Some marching history from Utah.  Bruce Bastian was the director of BYU marching band for a while, IIRC the band was struggling.  Bruce might have been the/a father of software to plot marching patterns.  https://en.wikipedia.org/wiki/Bruce_Bastian

Ray,

Firstly, as a long time customer, I cannot tell you how much you have improved the many hours of listening I have done over the years. Many thanks for the incredible innovations and excellent quality.

It was actually though Bruce (very indirectly) that I first come across your work. I happened to be at an event that Bruce was also at back in late 90's and he brought up DiAural in discussion. Very curious and fascinated, I began to explore a bit more about the company and tech behind it (Doppler-encoding distortion), which lead to me discovering Kimber Kable.

My father was actually an early employee of Word Perfect, back when it was still called SSI and in the little building behind the Winchell's.

It was at the height of the Word Perfect era that I ventured up to Odgen to see my very first drum corps show in the summer of 1986. That single event made such an impression, that I've remained just as hooked today as I had been as that 12 year old kid.

To your original post, I do absolutely understand your concerns and quite frankly do share in some of these sentiments. I do also understand the possible frustration given how you have very actively supported the activity locally.

I would, however, like to offer a bit of perspective and propose something of challenge.

In perspective, sound reinforcement, electronic instruments, sampling, etc. are all very new to drum corps and the marching activity as a whole. There is much to learn and best practices to more consistently implement. Beyond this, there is the very unique challenge of coverage and balance in a scenario where there are new and radically different venues each day with no opportunity for proper sound check prior to performance.

Given that drum corps is very much a not-for-profit activity and certainly small scale in comparison to other events utilizing sound reinforcement in these very same stadiums, there is not an ability to draw on the expertise of the top professionals in the industry and the activity is instead much more homegrown and self-taught in this particular area. There is a certainly so much still to learn regarding sound reinforcement and audio in general, but there are so many, so eager to know more.

This is where the challenge comes in...

Rather than walk away, what about becoming more engaged, but in a different way? You have a very unique understanding of this very topic and could make a genuine impact that could result in very immediate and tangible improvements in the balance and consistency of sound reinforcement within the activity.

There is a very practical way to become engaged and influence real change here.

During the summer there is the Amplify Marching Arts Audio Seminar produced by Lone Star Percussion.

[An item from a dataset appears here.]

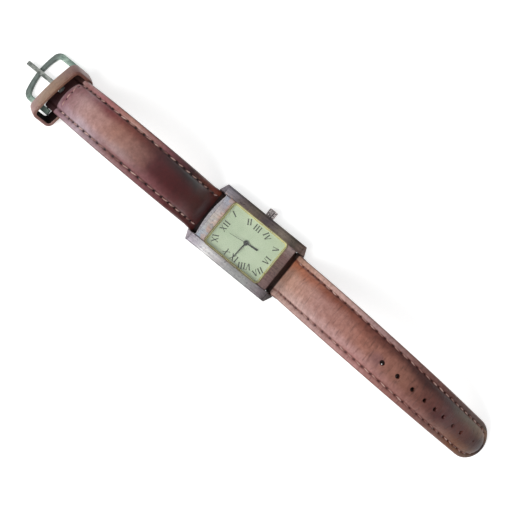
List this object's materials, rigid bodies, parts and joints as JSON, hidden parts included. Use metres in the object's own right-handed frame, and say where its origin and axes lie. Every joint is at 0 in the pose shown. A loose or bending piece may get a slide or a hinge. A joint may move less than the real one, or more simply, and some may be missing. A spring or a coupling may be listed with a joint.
{
  "type": "wristwatch",
  "caption": "Rectangular quartz wristwatch with Roman numeral dial, fluted crown and a two-piece leather strap with keeper loop and pin buckle.",
  "frame": {"origin": "middle of the case back's flat outer face, on the surface the watch lies on", "axes": "+X to 3 o'clock, +Y to 12 o'clock, +Z out of the dial"},
  "size_m": [0.0252, 0.1914, 0.0307],
  "materials": {
    "case_steel": "worn plating, brushed",
    "case_back_steel": "brushed",
    "movement_brass": "fine satin",
    "movement_steel": "polished",
    "hand_black": "gloss",
    "bezel_gold": "polished, tarnished",
    "dial_green": "matte",
    "crystal_glass": "clear",
    "gasket_nylon": "translucent",
    "gasket_rubber": "matte",
    "holder_plastic": "moulded",
    "board_green": "solder mask",
    "chip_black": "matte",
    "coil_copper": null,
    "crown_steel": "fluted, worn",
    "leather_top": "worn brown",
    "leather_filler": "rough",
    "leather_lining": "suede",
    "keeper_leather": "worn tan",
    "buckle_metal": "corroded, verdigris"
  },
  "bodies": {
    "case": {"case_body": "case_steel", "case_back": "case_back_steel", "case_back_screw_left_low": "case_back_steel", "case_back_screw_right_low": "case_back_steel", "case_back_screw_left_high": "case_back_steel", "case_back_screw_right_high": "case_back_steel", "case_back_gasket": "gasket_rubber", "bezel_ring": "bezel_gold", "crystal_gasket": "gasket_nylon", "crystal": "crystal_glass", "dial": "dial_green", "crown_tube": "case_back_steel", "main_plate": "movement_brass", "train_bridge": "movement_brass", "bridge_screw": "movement_steel", "stator": "movement_steel", "coil_core": "movement_steel", "coil_winding": "coil_copper", "circuit_board": "board_green", "chip": "chip_black", "quartz_can": "movement_steel", "battery": "movement_steel", "battery_clamp": "movement_steel", "movement_holder": "holder_plastic", "lug_bar_high_tube": "movement_steel", "lug_bar_high_spring": "movement_steel", "lug_bar_low_tube": "movement_steel", "lug_bar_low_spring": "movement_steel"},
    "setting": {"sliding_pinion": "movement_steel"},
    "crown": {"crown": "crown_steel", "stem": "movement_steel", "crown_gasket": "gasket_rubber"},
    "minute": {"cannon_pinion": "movement_brass", "minute_hand": "hand_black"},
    "minute_wheel": {"minute_wheel": "movement_brass"},
    "hour": {"hour_wheel": "movement_brass", "hour_hand": "hand_black"},
    "intermediate": {"intermediate_wheel": "movement_brass"},
    "seconds": {"seconds_wheel": "movement_brass", "seconds_hand": "hand_black"},
    "third": {"third_wheel": "movement_brass"},
    "centre": {"centre_wheel": "movement_brass"},
    "rotor": {"rotor": "movement_steel"},
    "strap_short": {"strap_short_top": "leather_top", "strap_short_filler": "leather_filler", "strap_short_lining": "leather_lining"},
    "strap_long": {"strap_long_top": "leather_top", "strap_long_filler": "leather_filler", "strap_long_lining": "leather_lining"},
    "keeper": {"keeper_loop": "keeper_leather"},
    "buckle": {"buckle_frame": "buckle_metal", "buckle_bar_tube": "movement_steel", "buckle_bar_spring": "movement_steel"},
    "tongue": {"buckle_tongue": "buckle_metal"},
    "lug_bar_high_tip_left": {"lug_bar_high_tip_left": "movement_steel"},
    "lug_bar_high_tip_right": {"lug_bar_high_tip_right": "movement_steel"},
    "lug_bar_low_tip_left": {"lug_bar_low_tip_left": "movement_steel"},
    "lug_bar_low_tip_right": {"lug_bar_low_tip_right": "movement_steel"},
    "buckle_bar_tip_left": {"buckle_bar_tip_left": "movement_steel"},
    "buckle_bar_tip_right": {"buckle_bar_tip_right": "movement_steel"}
  },
  "joints": [
    {"name": "strap_short_hinge", "type": "hinge", "parent": "case", "child": "strap_short", "pos_m": [0, 0.016, 0.0023], "axis": [1, 0, 0], "range_deg": [-95, 20]},
    {"name": "strap_long_hinge", "type": "hinge", "parent": "case", "child": "strap_long", "pos_m": [0, -0.016, 0.0023], "axis": [-1, 0, 0], "range_deg": [-95, 15]},
    {"name": "keeper_slide", "type": "slide", "parent": "strap_short", "child": "keeper", "axis": [0, -0.6691, 0.7431], "range_m": [0, 0.008]},
    {"name": "buckle_hinge", "type": "hinge", "parent": "strap_short", "child": "buckle", "pos_m": [0.0009, 0.077, 0.0015], "axis": [1, 0, 0], "range_deg": [-35, 30]},
    {"name": "tongue_hinge", "type": "hinge", "parent": "buckle", "child": "tongue", "pos_m": [0.0009, 0.077, 0.0015], "axis": [1, 0, 0], "range_deg": [0, 38]},
    {"name": "crown_turn", "type": "hinge", "parent": "case", "child": "setting", "pos_m": [0, -0.0006, 0.0031], "axis": [1, 0, 0], "continuous": true},
    {"name": "crown_pull", "type": "slide", "parent": "setting", "child": "crown", "axis": [1, 0, 0], "range_m": [0, 0.0009]},
    {"name": "minute_turn", "type": "hinge", "parent": "case", "child": "minute", "pos_m": [0, 0, 0], "axis": [0, 0, -1], "continuous": true},
    {"name": "minute_wheel_turn", "type": "hinge", "parent": "case", "child": "minute_wheel", "pos_m": [-0.00173, 0.001, 0], "axis": [0, 0, -1], "continuous": true},
    {"name": "hour_turn", "type": "hinge", "parent": "case", "child": "hour", "pos_m": [0, 0, 0], "axis": [0, 0, -1], "continuous": true},
    {"name": "intermediate_turn", "type": "hinge", "parent": "case", "child": "intermediate", "pos_m": [0.0014, 0.00242, 0], "axis": [0, 0, -1], "continuous": true},
    {"name": "seconds_turn", "type": "hinge", "parent": "case", "child": "seconds", "pos_m": [0, 0, 0], "axis": [0, 0, -1], "continuous": true},
    {"name": "third_turn", "type": "hinge", "parent": "case", "child": "third", "pos_m": [-0.00256, -0.00093, 0], "axis": [0, 0, -1], "continuous": true},
    {"name": "centre_turn", "type": "hinge", "parent": "case", "child": "centre", "pos_m": [0, 0, 0], "axis": [0, 0, -1], "continuous": true},
    {"name": "rotor_turn", "type": "hinge", "parent": "case", "child": "rotor", "pos_m": [0.00212, 0.00367, 0], "axis": [0, 0, -1], "continuous": true},
    {"name": "lug_bar_high_tip_left_press", "type": "slide", "parent": "case", "child": "lug_bar_high_tip_left", "axis": [1, 0, 0], "range_m": [0, 0.00085], "stiffness_N_per_m": 200, "springref_m": -0.001},
    {"name": "lug_bar_high_tip_right_press", "type": "slide", "parent": "case", "child": "lug_bar_high_tip_right", "axis": [-1, 0, 0], "range_m": [0, 0.00085], "stiffness_N_per_m": 200, "springref_m": -0.001},
    {"name": "lug_bar_low_tip_left_press", "type": "slide", "parent": "case", "child": "lug_bar_low_tip_left", "axis": [1, 0, 0], "range_m": [0, 0.00085], "stiffness_N_per_m": 200, "springref_m": -0.001},
    {"name": "lug_bar_low_tip_right_press", "type": "slide", "parent": "case", "child": "lug_bar_low_tip_right", "axis": [-1, 0, 0], "range_m": [0, 0.00085], "stiffness_N_per_m": 200, "springref_m": -0.001},
    {"name": "buckle_bar_tip_left_press", "type": "slide", "parent": "buckle", "child": "buckle_bar_tip_left", "axis": [1, 0, 0], "range_m": [0, 0.00085], "stiffness_N_per_m": 200, "springref_m": -0.001},
    {"name": "buckle_bar_tip_right_press", "type": "slide", "parent": "buckle", "child": "buckle_bar_tip_right", "axis": [-1, 0, 0], "range_m": [0, 0.00085], "stiffness_N_per_m": 200, "springref_m": -0.001}
  ],
  "couplings": [
    {"joint": "minute_wheel_turn", "follows": "minute_turn", "ratio": -0.33333},
    {"joint": "hour_turn", "follows": "minute_turn", "ratio": 0.083333},
    {"joint": "seconds_turn", "follows": "intermediate_turn", "ratio": -0.16667},
    {"joint": "third_turn", "follows": "intermediate_turn", "ratio": 0.022222},
    {"joint": "centre_turn", "follows": "intermediate_turn", "ratio": -0.0027778},
    {"joint": "rotor_turn", "follows": "intermediate_turn", "ratio": -5}
  ]
}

This is a seminar where some of the current thought leaders in the segment get together and share their knowledge, discoveries, and explore ways to continue to improve the overall quality of audio and sound reinforcement within the marching activity. We sponsored this event last summer and hope to continue to get even more engaged moving forward.

I would like to personally invite you to be my guest to this seminar this next summer. I would be very curious to get your insights on how the activity may continue to refine and improve this aspect of the experience.

I do believe that the activity as a whole would clearly benefit from knowledge and insights, as well as your unvarnished feedback.